Thanks! My interests, however, is a bit different. I have a set of non-linear equations which is solved by iterative methods. It is useful to detect the occurrence of the oscillation of the residual error (which is larger than the tolerance) so that I can stop the iterative process earlier. However, the oscillation of the residual error does not happen all the time. Sometimes, the iterative solver will converge to the desired tolerance without any oscillation. Another case is that the convergence is so slow which triggers to stop the iteration even if the desired tolerance is not obtained. I want to develop an automatic algorithm to determine such cases.
Below is a sample residual error which exhibits oscillation. The desired tolerance is 1e-6. A transition zone is around n=1000. After n=2000, the residual error oscillates regularly every 5 or 6 iterations as shown in my previous post. The ideal stopping iteration number will be between 2000-2500, or even better 1000.
without knowing anything about your problem domain or solution method …
you may be working too hard – rather than go until you find oscillations, consider increasing precision (or however you refine the solution method) when the improvement over n (solution method dependent, perhaps not more than 2*number of equations/constraints) iterations is less than e.g. sqrt(eps(1.0)) or more or less (solution method dependent)
I know oscillation detection is quite problem-dependent. But I do feel in my case it is well defined. The oscillation, if it happens, shall have a mean value around 1e-3. My desired error is typical 1e-5. There are four cases: (1) converges rapidly to below 1e-5, (2) converges rapidly to some error higher than 1e-5 then much slower (but without any oscillation), (3) converges rapidly to some error higher than 1e-5 then oscillates, (4) diverges (residual error > 1 and increases).
Why not change parameters to enhance the convergence? It is because I have to run a bunch of this solution process consecutively and it is not clear how to change the parameters during the consecutive process (online).
It is a quite long story to explain all the stuff here. But I will give a brief summary of what I am doing heuristically.
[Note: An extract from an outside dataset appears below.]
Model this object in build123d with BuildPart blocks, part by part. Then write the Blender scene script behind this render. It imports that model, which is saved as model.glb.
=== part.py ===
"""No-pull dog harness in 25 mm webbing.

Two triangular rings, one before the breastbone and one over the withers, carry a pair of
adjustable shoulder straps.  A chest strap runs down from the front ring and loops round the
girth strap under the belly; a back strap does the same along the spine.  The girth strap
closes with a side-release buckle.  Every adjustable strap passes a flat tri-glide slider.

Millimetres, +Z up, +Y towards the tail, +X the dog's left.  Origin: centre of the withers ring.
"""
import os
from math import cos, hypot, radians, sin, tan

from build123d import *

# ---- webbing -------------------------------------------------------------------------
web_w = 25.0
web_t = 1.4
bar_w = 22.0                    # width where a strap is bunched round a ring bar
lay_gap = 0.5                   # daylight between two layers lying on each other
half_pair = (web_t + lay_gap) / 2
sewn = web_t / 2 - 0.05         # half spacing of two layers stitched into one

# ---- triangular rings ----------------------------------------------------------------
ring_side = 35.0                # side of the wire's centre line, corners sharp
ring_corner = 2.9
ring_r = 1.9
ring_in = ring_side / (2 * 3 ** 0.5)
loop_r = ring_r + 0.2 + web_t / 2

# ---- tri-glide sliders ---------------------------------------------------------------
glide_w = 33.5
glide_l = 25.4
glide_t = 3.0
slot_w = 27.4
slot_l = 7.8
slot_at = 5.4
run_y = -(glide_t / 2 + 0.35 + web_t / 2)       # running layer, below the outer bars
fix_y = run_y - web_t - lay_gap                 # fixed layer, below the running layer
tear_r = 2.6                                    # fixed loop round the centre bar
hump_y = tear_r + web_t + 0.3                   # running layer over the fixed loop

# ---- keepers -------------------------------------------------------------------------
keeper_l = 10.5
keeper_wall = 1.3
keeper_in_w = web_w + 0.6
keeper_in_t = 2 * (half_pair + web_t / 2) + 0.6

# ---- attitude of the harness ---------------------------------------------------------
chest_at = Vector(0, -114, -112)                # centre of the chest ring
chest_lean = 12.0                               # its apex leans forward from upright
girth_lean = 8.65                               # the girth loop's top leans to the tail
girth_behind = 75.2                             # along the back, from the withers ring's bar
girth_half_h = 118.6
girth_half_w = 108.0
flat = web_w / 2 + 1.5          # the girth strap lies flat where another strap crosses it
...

I have density distributions to be solved from a set of non-linear equations
where i \neq j for i, j=1, 2, \dots, n. Each \phi_j can be computed from w by solving a Fokker-Planck equation. The cell (\mathbf{r}) is fixed for each solution. But I have to use an optimization method (currently I use Optim.Brent for 1D problems and Optim.NelderMead for 2D and 3D problems) to optimize the cell size (release the internal tension of the density distribution). Therefore, I have to find a very robust algorithm for one solution of my nonlinear problem. This way, I do not have to intervene the optimization process.
The difficulty here is when the residual error oscillates, it is very hard to set a simple criterion to determine whether the error has been improved over ~200 consecutive iterations. For example, suppose the upper bound of an oscillation is 0.008, the lower bound is 0.002, and 200 can be divided by the period of the oscillation, then at iteration 1 the error is 0.008, after 200 iterations, the error reduces to 0.002, which is not the desired signal for stopping because the error is reduced here!
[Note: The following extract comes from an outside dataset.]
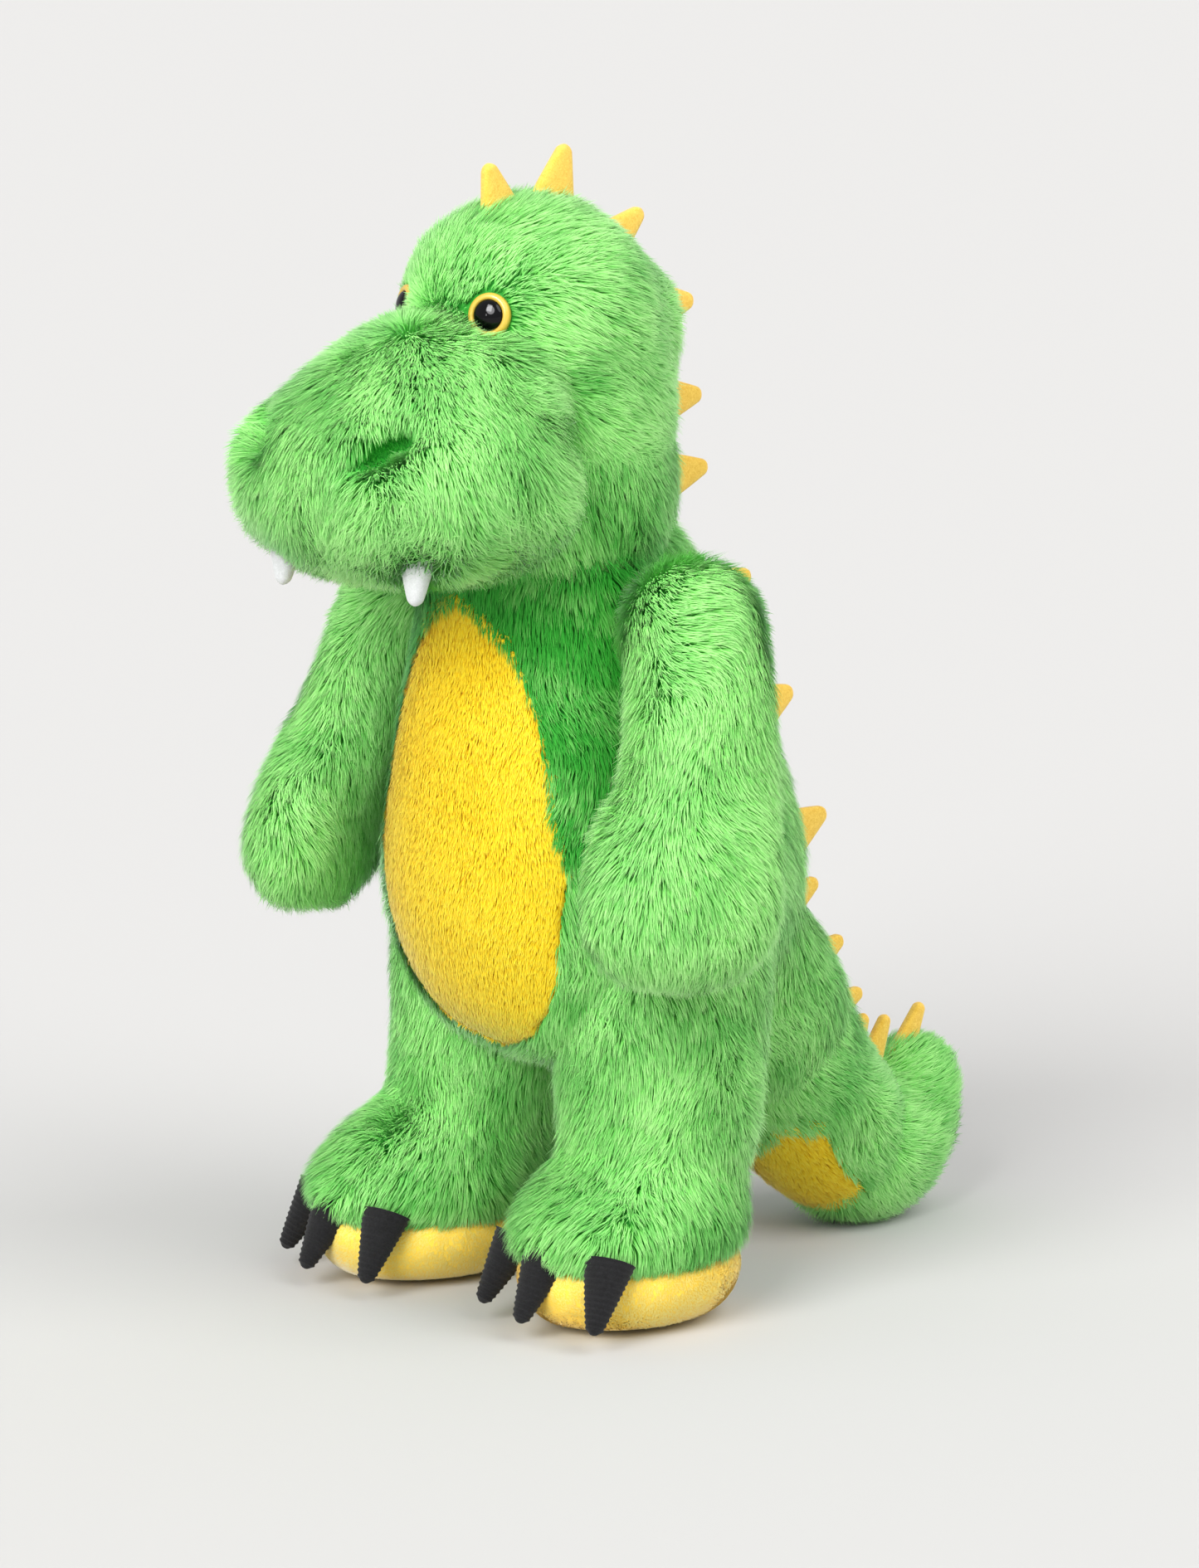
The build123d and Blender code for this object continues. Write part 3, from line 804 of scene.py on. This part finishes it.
neck = plush(
    "neck_plush", skin("neck_plush", [column(NECK_COLUMN), column(NECK_RIDGE)]),
    BodyPile(13, density=2.0, width=0.45, gather=0.32, tone=0.55), GREEN,
    ["neck_shell", "neck_fill"], keep=lambda roots: height(roots) > 260)
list(hinge_line((0, 0, 276), (0, 0, 308)))
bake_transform(neck)


# ---- torso and belly ------------------------------------------------------------------------
TORSO = (
    (88, -2, 74, 38, 24), (98, -22, 92, 55, 24), (118, -35, 112, 66, 24), (150, -43, 117, 69, 20),
    (196, -41, 100, 58, 14), (236, -34, 84, 49, 8), (262, -36, 62, 42, 2), (270, -30, 54, 36, 4))
TAIL_ROOT = ((0, 60, 132, 40, 1), (0, 88, 98, 37, 1), (0, 106, 76, 33.5, 1), (0, 112, 69, 24, 1))
# Height and half width of the yellow panel.
BELLY = (
    (93, 0), (100, 22), (112, 34), (124, 41), (158, 46),
    (194, 38), (220, 29), (236, 20), (246, 8), (250, 0))


def on_belly(points):
    local = stance(points)
    half_width = np.interp(local[:, 2], *zip(*BELLY))
    return (np.abs(local[:, 0]) < half_width) & (local[:, 1] < 5)


class BellyPile(Pile):
    def flow(self, roots, normals):
        return same_way(roots, (0.0, -0.1, -1.0))


torso_mesh = skin("torso_plush", [egg_column(TORSO), tube(TAIL_ROOT)])
torso = plush(
    "torso_plush", torso_mesh, TorsoPile(14, density=2.0, width=0.45, gather=0.32, lift=0.36),
    GREEN, ["torso_shell", "torso_fill"],
    keep=lambda roots: ~on_belly(roots) & (height(roots) < 272))
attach(torso, "torso")

belly = plush(
    "belly_plush", patch("belly_plush", torso_mesh, on_belly),
    BellyPile(15, density=4.5, length=3.4, clump=24, gather=0.06, stray=0.10, lift=0.26, swirl=0.2),
    YELLOW, ["belly_panel"])
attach(belly, "torso")


# ---- arms and legs --------------------------------------------------------------------------
ARM_TURN = -25       # the flat of the left arm looks forward and outward
SLEEVE = (
    (134, 96, -21, 12, 22), (146, 96, -21, 18, 31), (164, 94, -18, 19, 31.5),
    (178, 91, -13, 18.5, 29), (192, 88, -6, 17.5, 24.5), (212, 83, 0, 18, 23.5),
    (238, 74, 6, 19, 21), (250, 70, 8, 12, 14))
FOOT = (
    (23, 0, 0, 31, 38), (28, 0, 0, 33, 40), (36, 0, 0, 34, 41.5), (46, 0, 4, 31, 37),
    (57, 0, 9, 25, 26))
LEG = (
    (44, 47, 12, 27, 27), (56, 46, 14, 29, 29), (84, 43.5, 18, 32.5, 32.5), (124, 43, 20, 33, 33),
    (146, 42, 20, 20, 20))
SOLE = (
    (1.2, 0, 0, 20, 27), (4.5, 0, 0, 27.5, 35), (13, 0, 0, 33.5, 41.5), (22, 0, 0, 34.5, 42),
    (26, 0, 0, 32, 39))

for side, sign in SIDES:
    arm_shapes = [
        column(SLEEVE, turn=ARM_TURN),
        ellipsoid((96, -21, 146), (18, 30, 16), turn=(0, 0, ARM_TURN)),
        ellipsoid((70, 8, 240), (22, 22, 22)),
    ]
    leg_shape = column(LEG)
    if sign < 0:
        arm_shapes = [mirrored(shape) for shape in arm_shapes]
        leg_shape = mirrored(leg_shape)
    arm = plush(
        "arm_plush_" + side, skin("arm_plush_" + side, arm_shapes), ArmPile(16 + sign, tone=0.8),
        GREEN, both(["arm_shell", "arm_fill"], side))
    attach(arm, "arm_" + side)

    ankle = np.array(FOOT_PLACE[side]) + (0, 22, 84)
    leg = plush(
        "leg_plush_" + side, skin("leg_plush_" + side, [on_foot(column(FOOT), side), leg_shape]),
        FootPile(18 + sign, ankle, density=2.3, clump=20, gather=0.38),
        GREEN, both(["leg_shell", "leg_fill", "foot_shell", "foot_fill"], side),
        keep=lambda roots: (height(roots) > 25) & (height(roots) < 142))
    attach(leg, "leg_" + side)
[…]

Therefore, it is critical to find a way to automatic detection of the oscillation.
@liuyxpp, would something simple like the following work in your problem?
NB:
your question would fit best in the Numerics domain
using Random, Distributions, Statistics
# input data (proxy to residual error above):
n = 5000
x = 1:n
e = rand(Normal(5e-3,2e-3),n)
e[e.<1e-3] .= 1e-3
y = exp.(-x*5e-3) .+ e
# compute relative variability in the residual error:
nw = 17 # adjust window half-length to problem
xx = nw+1:n-nw-1
dyy = zeros(size(xx))
for i in xx
dyy[i-nw] = std(y[i-nw:i+nw]) ./ mean(y[i-nw:i+nw])
end
Thanks! It looks like a good idea. I have plotted my variation and shown below. It seems for a good oscillation signal, the variation will reach a plateau. However, setting a threshold seems not a valid approach for the residual. My raw residual error data is here jl_k2y4bd.txt - Google Drive
@liuyxpp, by using smaller nw better results could have been obtained.
For whatever it is worth, one can further improve this by locally detrending the residual error with low order polynomials before computing the local standard deviation relative to the local mean (called here “relative variability”).
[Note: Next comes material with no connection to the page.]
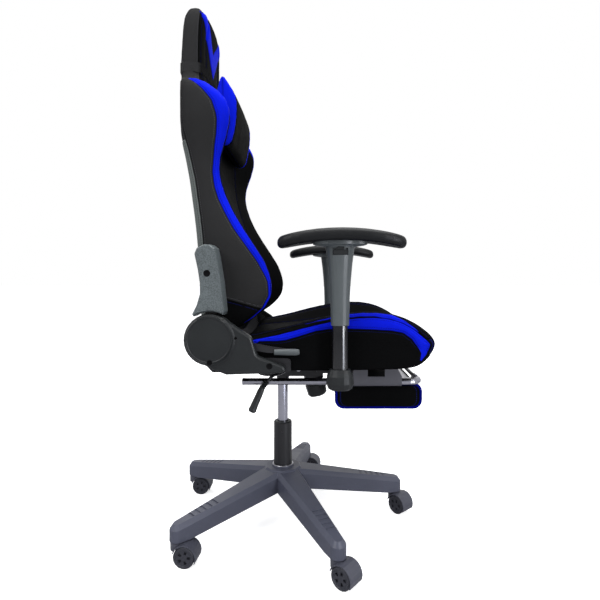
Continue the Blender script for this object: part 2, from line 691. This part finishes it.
def make_back_cover(levels, points, out, field, ends):
    """The cover over the back shell stands a little proud of the cushion's rear."""
    cols = points.shape[1]
    rows = [i for i, z in enumerate(levels) if COVER_BOTTOM - 1e-6 <= z <= COVER_TOP + 1e-6]
    order = list(range(cols - ends[1], cols)) + list(range(ends[1] + 1))
    points, out, field = (array[rows][:, order] for array in (points, out, field))
    rim = np.minimum(levels[rows] - COVER_BOTTOM, COVER_TOP - levels[rows])[:, None]
    edge_gap = np.minimum(field[:, :, 0], 0.02)
    proud = 0.0022 * (1 - np.exp(-edge_gap / 0.003)) * (1 - np.exp(-rim / 0.004)) - 0.0004
    points = points + out * proud[:, :, None]
    field[:, :, 0] = np.minimum(field[:, :, 0], rim)
    cover = skin("back_cover_skin", points, plain_faces(points), (rear_hide,), field)
    solid = cover.modifiers.new("thickness", "SOLIDIFY")
    solid.thickness = 0.002
    solid.offset = -1.0
    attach(cover, "back")
    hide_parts("back_cover")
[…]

There should be a more efficient way of doing this using splines. But before investing more time, it would be best to know how numerical analysts define “oscillation” and what criteria do they use to stop.
# input data from @liuyxpp
using DelimitedFiles
y = readdlm("residual_error_non-linear_solver_oscillations.txt", Float64)[:,2]
n = 3000
y = y[1:n]
x = 1:n
using Statistics, Polynomials
# compute relative variability in the residual error:
nw = 10 # adjust window half-length to problem
xx = nw+1:n-nw-1
dyy = zeros(size(xx))
for i in xx
xi = i-nw:i+nw
yi = y[xi]
mi = mean(yi)
p = Polynomials.fit(xi,yi,3)
c = coeffs(p)
yi = yi .- p.(xi) .+ mi # detrend the data (cubic), keep local mean
dyy[i-nw] = std(yi) ./ mi
end
@liuyxpp, another idea, even simpler, is to count the number of local oscillations around the local mean:
using DelimitedFiles
# input data from @liuyxpp google drive above
y = readdlm("residual_error_non-linear_solver_oscillations.txt", Float64)[:,2]
n = 3000
y = y[1:n]
x = 1:n
# compute number of different times that data is above or below local mean
nw = 100 # adjust window half-length to problem
xx = nw+1:n-nw-1
dyy = zeros(size(xx))
for i in xx
xi = i-nw:i+nw
yi = y[xi]
mi = mean(yi)
yi = sign.(yi .- mi)
yi = [yi[1]; yi[2:end][yi[2:end] .!= yi[1:end-1]]] # remove consecutive repetitions, by @niczky12
dyy[i-nw] = length(yi)
end
Thank you very much! These two days I am reading references of automatic oscillation detection algorithms mainly in the field of control loops. I have tried several approaches. But it seems they all have some shortages. For example, this paper is particularly interesting Automatic oscillations detection and quantification in process control loops using linear predictive coding - ScienceDirect. It uses linear predictive coding to identify the oscillation. When any root of the prediction polynomial A(z) is close to the unit circle within a certain threshold, the signal is oscillatory. However, this approach falsely identifies any smooth decaying signal (such as x^{-1/2}) as oscillation.
I think your second approach by counting the number of local oscillations around the local mean closely relates to the ACF approach. This number reflects the period of the oscillation, which is also the difference between two consecutive zero-crossing points of the ACF.